# [EXERCISE BRIEF]
Select the lines that contain "files" and copy each of them.

# [EXTRACTED RECORDS]

● ● ● ●

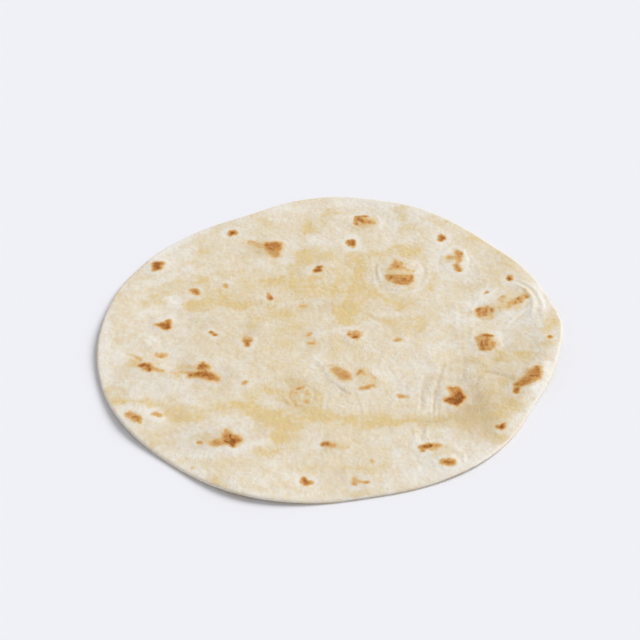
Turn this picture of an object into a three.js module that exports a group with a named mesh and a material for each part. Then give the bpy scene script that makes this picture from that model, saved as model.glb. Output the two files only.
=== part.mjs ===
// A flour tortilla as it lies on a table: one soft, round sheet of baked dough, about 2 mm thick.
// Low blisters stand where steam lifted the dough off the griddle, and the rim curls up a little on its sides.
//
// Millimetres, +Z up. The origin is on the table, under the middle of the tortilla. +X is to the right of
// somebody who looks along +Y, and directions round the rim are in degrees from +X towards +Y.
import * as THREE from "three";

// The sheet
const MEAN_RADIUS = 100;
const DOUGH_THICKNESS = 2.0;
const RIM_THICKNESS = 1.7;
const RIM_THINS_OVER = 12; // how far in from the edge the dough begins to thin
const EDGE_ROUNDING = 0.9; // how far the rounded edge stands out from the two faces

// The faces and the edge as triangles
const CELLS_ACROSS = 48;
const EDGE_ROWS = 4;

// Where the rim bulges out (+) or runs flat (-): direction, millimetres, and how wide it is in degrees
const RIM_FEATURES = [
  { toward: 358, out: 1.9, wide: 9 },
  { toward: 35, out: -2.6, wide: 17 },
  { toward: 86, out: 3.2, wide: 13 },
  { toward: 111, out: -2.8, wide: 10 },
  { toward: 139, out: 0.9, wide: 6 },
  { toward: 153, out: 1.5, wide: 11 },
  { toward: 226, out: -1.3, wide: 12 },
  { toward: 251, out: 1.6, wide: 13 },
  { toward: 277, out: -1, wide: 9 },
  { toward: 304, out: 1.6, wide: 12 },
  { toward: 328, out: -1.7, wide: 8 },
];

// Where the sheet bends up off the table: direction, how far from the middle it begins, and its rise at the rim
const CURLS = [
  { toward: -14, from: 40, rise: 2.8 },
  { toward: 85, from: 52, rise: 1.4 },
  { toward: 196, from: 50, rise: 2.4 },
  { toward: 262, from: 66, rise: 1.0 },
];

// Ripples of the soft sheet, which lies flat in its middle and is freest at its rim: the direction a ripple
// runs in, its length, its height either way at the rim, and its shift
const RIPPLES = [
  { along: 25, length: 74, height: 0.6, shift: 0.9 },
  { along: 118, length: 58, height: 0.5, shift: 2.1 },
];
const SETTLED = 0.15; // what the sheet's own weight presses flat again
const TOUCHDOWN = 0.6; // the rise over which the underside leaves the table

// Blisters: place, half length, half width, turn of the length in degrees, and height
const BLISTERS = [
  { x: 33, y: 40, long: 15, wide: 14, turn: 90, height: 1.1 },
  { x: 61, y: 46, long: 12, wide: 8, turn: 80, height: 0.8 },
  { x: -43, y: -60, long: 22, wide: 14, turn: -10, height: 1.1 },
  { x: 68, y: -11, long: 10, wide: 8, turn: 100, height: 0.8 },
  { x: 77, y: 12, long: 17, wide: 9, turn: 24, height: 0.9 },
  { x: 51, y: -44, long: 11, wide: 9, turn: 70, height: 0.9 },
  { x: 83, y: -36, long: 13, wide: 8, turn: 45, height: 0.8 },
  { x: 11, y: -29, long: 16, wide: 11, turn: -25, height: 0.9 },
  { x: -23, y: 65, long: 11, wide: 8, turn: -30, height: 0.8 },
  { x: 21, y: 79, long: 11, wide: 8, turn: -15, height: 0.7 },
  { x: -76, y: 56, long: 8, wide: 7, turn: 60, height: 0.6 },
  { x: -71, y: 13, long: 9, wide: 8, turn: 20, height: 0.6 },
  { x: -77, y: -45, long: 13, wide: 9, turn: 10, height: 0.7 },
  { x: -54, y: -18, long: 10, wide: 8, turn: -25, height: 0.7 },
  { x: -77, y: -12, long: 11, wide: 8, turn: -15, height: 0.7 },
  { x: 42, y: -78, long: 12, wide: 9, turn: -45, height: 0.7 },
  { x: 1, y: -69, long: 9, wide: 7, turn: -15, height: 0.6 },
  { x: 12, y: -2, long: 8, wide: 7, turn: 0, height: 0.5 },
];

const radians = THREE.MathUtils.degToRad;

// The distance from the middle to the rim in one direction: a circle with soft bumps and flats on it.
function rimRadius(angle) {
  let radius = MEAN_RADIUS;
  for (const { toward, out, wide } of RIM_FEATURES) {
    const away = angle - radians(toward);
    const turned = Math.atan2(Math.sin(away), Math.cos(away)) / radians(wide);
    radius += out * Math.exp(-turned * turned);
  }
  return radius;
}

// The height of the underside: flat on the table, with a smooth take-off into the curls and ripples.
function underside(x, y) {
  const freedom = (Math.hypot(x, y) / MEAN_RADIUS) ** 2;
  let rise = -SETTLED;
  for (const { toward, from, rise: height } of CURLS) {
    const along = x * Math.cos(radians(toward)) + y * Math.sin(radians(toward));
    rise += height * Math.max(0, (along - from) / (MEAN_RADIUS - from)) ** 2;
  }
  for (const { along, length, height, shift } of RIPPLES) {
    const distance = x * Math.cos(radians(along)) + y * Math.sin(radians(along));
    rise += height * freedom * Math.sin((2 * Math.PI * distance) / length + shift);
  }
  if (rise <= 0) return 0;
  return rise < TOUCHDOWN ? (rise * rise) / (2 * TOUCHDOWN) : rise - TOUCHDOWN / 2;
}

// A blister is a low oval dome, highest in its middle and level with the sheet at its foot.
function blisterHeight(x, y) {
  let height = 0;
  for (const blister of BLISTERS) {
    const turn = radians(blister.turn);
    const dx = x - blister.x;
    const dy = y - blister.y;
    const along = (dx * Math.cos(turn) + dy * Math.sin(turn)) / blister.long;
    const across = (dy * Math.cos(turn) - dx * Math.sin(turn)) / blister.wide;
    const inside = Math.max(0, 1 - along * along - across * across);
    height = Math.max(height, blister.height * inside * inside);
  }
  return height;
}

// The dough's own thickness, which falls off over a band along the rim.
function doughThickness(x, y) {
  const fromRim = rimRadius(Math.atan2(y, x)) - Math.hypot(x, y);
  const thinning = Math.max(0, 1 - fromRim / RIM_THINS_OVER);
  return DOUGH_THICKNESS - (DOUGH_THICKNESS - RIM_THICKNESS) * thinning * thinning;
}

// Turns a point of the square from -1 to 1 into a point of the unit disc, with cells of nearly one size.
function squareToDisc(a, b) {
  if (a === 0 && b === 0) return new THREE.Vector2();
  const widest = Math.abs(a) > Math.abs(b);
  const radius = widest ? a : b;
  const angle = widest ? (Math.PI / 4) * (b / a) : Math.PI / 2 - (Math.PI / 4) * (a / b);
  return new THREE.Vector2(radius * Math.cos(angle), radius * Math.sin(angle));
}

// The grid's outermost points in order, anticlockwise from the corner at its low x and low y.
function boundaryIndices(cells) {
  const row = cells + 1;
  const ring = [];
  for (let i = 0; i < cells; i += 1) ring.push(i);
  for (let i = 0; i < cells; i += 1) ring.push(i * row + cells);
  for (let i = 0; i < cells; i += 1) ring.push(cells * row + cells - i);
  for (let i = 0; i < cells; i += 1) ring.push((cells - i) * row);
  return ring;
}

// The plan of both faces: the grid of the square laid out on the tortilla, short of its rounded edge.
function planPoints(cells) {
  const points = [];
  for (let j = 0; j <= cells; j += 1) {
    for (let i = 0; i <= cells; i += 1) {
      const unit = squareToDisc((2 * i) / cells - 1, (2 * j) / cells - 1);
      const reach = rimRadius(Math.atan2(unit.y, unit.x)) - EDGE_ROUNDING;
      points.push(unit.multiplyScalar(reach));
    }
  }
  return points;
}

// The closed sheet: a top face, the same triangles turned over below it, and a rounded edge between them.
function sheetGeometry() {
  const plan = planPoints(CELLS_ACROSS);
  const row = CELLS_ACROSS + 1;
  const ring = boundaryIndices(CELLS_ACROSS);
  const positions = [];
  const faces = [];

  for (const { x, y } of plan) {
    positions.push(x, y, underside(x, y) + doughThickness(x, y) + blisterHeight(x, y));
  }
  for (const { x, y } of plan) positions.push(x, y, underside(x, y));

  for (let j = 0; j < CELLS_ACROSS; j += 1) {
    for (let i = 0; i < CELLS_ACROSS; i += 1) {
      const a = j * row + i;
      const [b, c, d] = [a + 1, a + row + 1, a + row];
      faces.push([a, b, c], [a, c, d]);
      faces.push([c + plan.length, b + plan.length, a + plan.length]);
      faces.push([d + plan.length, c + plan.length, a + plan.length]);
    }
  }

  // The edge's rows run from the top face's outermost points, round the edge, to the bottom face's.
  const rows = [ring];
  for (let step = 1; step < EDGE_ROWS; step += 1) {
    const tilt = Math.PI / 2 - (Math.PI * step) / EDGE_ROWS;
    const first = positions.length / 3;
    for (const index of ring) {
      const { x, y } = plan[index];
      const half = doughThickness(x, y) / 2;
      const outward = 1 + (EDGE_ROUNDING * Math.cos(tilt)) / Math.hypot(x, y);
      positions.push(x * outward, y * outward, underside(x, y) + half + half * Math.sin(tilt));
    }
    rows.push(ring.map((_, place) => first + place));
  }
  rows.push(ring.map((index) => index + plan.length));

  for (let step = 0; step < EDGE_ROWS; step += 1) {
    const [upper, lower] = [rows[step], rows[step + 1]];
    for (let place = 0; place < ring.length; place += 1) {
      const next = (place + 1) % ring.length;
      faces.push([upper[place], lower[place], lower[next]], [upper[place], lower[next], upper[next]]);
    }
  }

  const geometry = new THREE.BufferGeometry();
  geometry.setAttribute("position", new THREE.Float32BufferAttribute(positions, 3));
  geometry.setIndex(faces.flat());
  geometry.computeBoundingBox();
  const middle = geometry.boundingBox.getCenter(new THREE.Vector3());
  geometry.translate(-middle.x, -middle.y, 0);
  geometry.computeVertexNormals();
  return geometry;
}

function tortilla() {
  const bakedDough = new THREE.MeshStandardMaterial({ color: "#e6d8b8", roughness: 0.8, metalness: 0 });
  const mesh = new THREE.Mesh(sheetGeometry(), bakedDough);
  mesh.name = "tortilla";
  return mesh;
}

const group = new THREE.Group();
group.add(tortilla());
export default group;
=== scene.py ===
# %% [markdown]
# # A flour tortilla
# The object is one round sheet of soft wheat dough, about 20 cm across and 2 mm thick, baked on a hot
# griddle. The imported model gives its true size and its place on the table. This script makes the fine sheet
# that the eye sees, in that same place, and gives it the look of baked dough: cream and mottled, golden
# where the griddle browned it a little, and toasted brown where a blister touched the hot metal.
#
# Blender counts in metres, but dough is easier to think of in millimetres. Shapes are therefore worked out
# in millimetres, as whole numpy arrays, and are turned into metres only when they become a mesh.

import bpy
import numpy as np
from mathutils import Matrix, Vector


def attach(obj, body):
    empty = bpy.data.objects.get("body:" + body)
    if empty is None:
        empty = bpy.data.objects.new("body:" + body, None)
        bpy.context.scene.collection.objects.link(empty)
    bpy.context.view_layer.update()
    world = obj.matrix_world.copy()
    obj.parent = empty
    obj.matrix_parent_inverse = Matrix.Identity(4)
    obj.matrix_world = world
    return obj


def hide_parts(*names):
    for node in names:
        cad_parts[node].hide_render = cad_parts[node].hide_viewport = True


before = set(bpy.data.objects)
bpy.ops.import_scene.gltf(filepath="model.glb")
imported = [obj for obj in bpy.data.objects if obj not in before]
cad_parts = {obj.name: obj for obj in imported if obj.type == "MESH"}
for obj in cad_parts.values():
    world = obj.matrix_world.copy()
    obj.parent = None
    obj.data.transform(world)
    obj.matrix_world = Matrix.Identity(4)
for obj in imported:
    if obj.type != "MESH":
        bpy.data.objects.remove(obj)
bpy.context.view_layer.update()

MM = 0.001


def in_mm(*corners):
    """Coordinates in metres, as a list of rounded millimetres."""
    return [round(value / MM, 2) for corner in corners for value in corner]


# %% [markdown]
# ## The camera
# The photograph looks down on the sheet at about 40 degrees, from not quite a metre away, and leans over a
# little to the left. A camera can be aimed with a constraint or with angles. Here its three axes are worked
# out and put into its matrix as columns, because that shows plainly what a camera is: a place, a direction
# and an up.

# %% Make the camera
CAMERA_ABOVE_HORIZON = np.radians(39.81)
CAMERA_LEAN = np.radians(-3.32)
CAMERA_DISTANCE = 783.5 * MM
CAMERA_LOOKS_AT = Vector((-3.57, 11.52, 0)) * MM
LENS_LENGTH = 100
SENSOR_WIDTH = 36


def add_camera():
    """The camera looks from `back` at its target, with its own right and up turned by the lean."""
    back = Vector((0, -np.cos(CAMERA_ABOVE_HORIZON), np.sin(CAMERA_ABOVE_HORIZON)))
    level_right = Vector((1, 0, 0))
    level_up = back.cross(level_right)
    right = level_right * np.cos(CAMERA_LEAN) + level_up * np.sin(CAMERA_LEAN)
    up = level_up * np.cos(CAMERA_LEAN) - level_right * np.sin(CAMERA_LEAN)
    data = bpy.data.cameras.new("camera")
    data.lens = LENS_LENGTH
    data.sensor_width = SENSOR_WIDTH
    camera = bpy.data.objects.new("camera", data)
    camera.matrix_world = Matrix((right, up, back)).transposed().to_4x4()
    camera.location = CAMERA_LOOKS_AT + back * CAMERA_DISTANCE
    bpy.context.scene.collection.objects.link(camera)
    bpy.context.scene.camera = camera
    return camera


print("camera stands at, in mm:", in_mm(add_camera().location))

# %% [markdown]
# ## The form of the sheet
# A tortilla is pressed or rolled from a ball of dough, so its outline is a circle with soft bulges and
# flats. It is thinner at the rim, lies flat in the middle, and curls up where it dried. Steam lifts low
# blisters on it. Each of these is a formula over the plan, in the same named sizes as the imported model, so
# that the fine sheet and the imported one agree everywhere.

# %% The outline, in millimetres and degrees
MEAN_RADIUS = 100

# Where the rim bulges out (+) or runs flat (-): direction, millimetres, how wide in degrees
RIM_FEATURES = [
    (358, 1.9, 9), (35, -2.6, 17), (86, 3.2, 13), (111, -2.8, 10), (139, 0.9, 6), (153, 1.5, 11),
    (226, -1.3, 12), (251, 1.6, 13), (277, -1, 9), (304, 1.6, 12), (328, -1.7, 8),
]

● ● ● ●

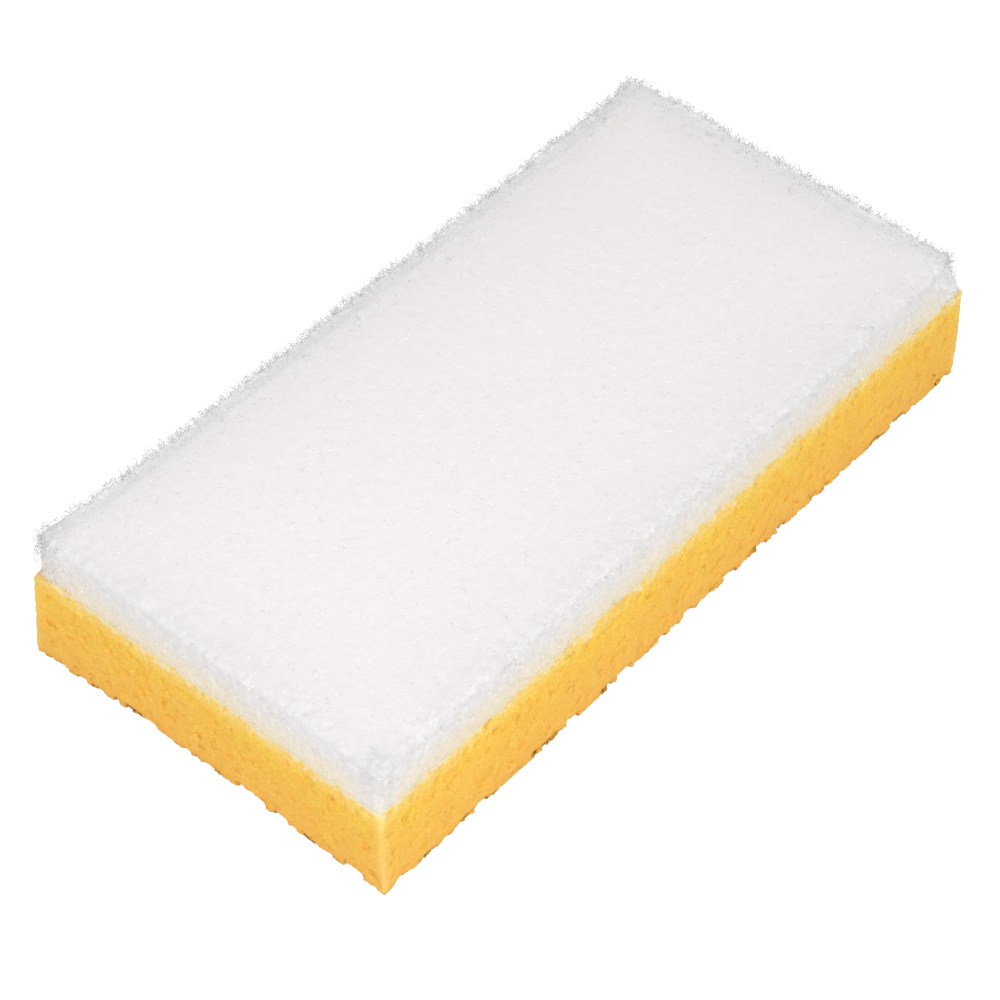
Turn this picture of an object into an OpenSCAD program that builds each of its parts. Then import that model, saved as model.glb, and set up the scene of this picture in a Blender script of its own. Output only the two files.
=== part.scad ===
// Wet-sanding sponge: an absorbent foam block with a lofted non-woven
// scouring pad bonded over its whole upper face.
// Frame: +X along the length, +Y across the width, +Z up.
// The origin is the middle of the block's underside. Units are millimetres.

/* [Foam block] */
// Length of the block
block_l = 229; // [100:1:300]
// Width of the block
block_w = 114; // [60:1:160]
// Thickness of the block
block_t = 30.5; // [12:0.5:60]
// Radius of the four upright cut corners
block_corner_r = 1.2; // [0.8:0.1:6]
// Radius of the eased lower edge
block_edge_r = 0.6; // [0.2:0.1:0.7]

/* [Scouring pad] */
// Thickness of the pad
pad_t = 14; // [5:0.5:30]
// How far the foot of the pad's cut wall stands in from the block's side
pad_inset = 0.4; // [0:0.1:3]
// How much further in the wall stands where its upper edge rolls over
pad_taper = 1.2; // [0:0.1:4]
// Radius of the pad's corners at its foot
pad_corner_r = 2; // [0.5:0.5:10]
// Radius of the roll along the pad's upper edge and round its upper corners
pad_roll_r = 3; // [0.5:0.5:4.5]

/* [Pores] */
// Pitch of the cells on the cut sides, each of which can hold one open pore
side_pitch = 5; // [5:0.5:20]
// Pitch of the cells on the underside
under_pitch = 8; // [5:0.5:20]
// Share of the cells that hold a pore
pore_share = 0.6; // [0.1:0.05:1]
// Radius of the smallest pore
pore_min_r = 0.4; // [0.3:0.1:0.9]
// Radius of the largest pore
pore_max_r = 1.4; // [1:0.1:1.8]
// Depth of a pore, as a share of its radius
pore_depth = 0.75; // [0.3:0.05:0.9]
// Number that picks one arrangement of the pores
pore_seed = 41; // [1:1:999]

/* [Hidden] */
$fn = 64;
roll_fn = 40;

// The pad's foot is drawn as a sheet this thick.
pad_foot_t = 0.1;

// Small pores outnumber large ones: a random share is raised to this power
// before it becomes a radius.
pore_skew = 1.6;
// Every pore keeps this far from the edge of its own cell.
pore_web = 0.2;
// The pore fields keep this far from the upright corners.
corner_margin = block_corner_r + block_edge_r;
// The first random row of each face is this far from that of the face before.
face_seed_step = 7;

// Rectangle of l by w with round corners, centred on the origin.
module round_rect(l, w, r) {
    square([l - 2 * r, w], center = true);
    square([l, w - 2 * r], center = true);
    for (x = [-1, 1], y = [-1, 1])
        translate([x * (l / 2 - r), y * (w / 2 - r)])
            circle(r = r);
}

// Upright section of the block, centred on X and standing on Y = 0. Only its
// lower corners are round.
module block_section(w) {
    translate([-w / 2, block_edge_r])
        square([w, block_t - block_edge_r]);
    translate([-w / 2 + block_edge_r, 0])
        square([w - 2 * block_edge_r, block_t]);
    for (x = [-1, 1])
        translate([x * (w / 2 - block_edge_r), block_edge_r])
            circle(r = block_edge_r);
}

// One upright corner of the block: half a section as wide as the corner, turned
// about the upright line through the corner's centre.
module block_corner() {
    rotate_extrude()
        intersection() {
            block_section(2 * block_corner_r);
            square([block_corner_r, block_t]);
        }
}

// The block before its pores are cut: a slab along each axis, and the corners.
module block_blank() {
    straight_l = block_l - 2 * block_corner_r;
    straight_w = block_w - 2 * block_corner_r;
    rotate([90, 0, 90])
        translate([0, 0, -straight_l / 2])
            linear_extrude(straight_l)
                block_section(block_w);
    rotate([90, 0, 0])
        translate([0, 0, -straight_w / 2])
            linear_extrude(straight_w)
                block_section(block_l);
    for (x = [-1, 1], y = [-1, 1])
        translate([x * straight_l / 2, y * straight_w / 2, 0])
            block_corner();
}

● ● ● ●

# [RESULT OF THE EXERCISE]
Turn this picture of an object into a three.js module that exports a group with a named mesh and a material for each part. Then give the bpy scene script that makes this picture from that model, saved as model.glb. Output the two files only.
Turn this picture of an object into an OpenSCAD program that builds each of its parts. Then import that model, saved as model.glb, and set up the scene of this picture in a Blender script of its own. Output only the two files.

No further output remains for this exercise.